Among the sakes on offer at North American, you’ll find an equal mix of traditional and American wild-style. Their Big Baby sake – so called because it’s the youngest sake of the bunch, but still really alcoholic – is a traditional unfiltered nigori sake. So it’s sweet and hazily snow-white with rice and yeast. It’s like the juicy New England-style IPA of sakes, with the same friendly softness and satisfying mouthfeel.
Their other flagship sake, Real Magic, is the same batch of sake after it’s been given a little time to settle, and the difference is startling: The big and fruity banana and melon flavors come out to play. Another traditional-style sake, Quiet Giant, is fermented an extra five days so the sake becomes both more dry and more alcoholic: a whopping 18.5 percent alcohol by volume.
But Centofante is also experimenting with adding fruit flavors. Though Japanese brewers often add plum to their sake, the flavors at North American aren’t any you’ll find in Japan. One is a spicy jalapeno-mango, while another tastes like fruit punch. The best so far, called Sweet Agony, mixes lemon puree and an infusion of fresh mint leaves.
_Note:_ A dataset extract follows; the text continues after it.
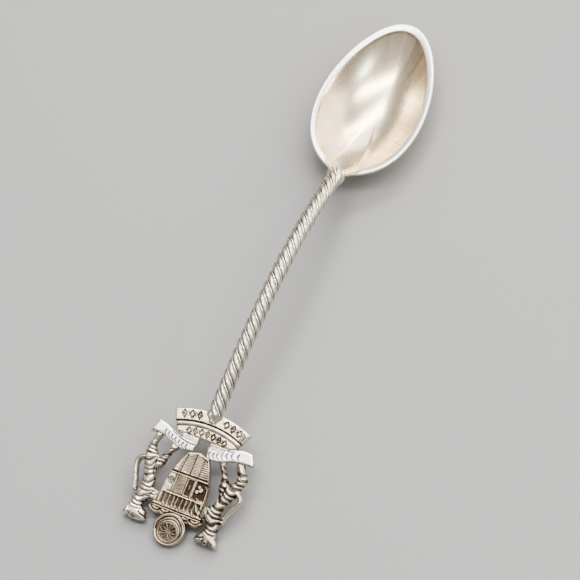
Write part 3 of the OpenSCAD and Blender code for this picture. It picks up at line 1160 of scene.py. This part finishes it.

“We’ve had a lot of native Japanese come visit,” Goldstein says. “It really bends their minds. I think it opens their perspective, not that they would ever do it. When they taste our traditional sakes – the flagships, the nigoris and junmais – they see the respect, and the craftsmanship. So when they move into the flavors, they know that it’s coming from a good place.”
As for Centofante, he feels like he’s just scratching the surface of what he wants to do with sake: He’s considering using beer yeasts, wine yeasts and different kinds of koji, and is trading ideas with a small network of American sake brewers from Boston to Texas to California. But he says he has at least one heartening sign that he’s on the right track.
“A guy came in who was training to be a sake sommelier – the son of native Japanese. And they left with a case. You can tell me it’s great. But if you buy a case, that tells you something.”